- Job:
From the first line of the data below, repeat each line exactly until you reach the line with "flat = [level @ a for a in axesXyz]"; include that line too.

- Data provided:
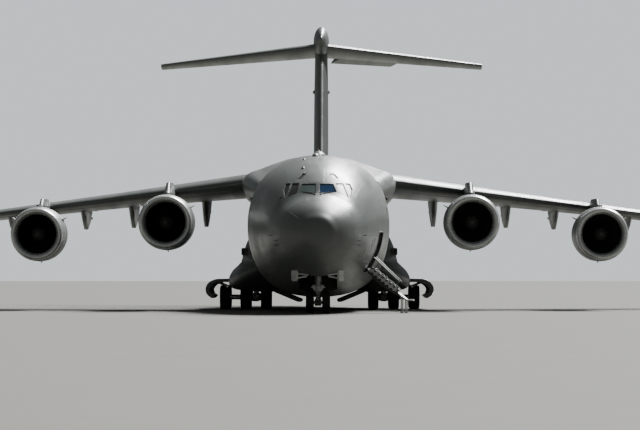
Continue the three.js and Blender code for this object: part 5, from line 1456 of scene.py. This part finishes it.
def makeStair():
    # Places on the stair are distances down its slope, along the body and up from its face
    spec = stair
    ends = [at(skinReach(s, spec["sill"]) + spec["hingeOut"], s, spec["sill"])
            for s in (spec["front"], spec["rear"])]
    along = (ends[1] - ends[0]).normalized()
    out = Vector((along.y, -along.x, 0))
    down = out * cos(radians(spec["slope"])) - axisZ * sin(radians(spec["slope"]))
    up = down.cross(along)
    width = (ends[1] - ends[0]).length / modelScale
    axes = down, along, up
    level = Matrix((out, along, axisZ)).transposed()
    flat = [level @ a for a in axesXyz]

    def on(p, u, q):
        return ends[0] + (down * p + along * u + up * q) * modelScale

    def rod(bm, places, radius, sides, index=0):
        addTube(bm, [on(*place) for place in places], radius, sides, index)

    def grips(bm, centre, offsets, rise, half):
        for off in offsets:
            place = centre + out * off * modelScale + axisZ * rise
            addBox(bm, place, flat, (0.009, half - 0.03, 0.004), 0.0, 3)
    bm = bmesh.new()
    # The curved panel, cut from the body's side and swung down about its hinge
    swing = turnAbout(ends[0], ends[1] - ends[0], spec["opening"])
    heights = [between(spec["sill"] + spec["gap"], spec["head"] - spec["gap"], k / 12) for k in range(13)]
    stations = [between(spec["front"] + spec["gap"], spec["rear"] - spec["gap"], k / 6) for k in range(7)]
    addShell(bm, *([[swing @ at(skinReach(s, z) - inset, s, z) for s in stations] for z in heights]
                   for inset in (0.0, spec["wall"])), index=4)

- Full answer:
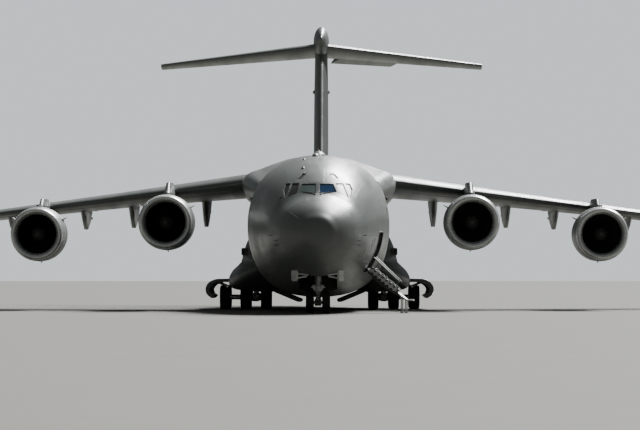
Continue the three.js and Blender code for this object: part 5, from line 1456 of scene.py. This part finishes it.
def makeStair():
    # Places on the stair are distances down its slope, along the body and up from its face
    spec = stair
    ends = [at(skinReach(s, spec["sill"]) + spec["hingeOut"], s, spec["sill"])
            for s in (spec["front"], spec["rear"])]
    along = (ends[1] - ends[0]).normalized()
    out = Vector((along.y, -along.x, 0))
    down = out * cos(radians(spec["slope"])) - axisZ * sin(radians(spec["slope"]))
    up = down.cross(along)
    width = (ends[1] - ends[0]).length / modelScale
    axes = down, along, up
    level = Matrix((out, along, axisZ)).transposed()
    flat = [level @ a for a in axesXyz]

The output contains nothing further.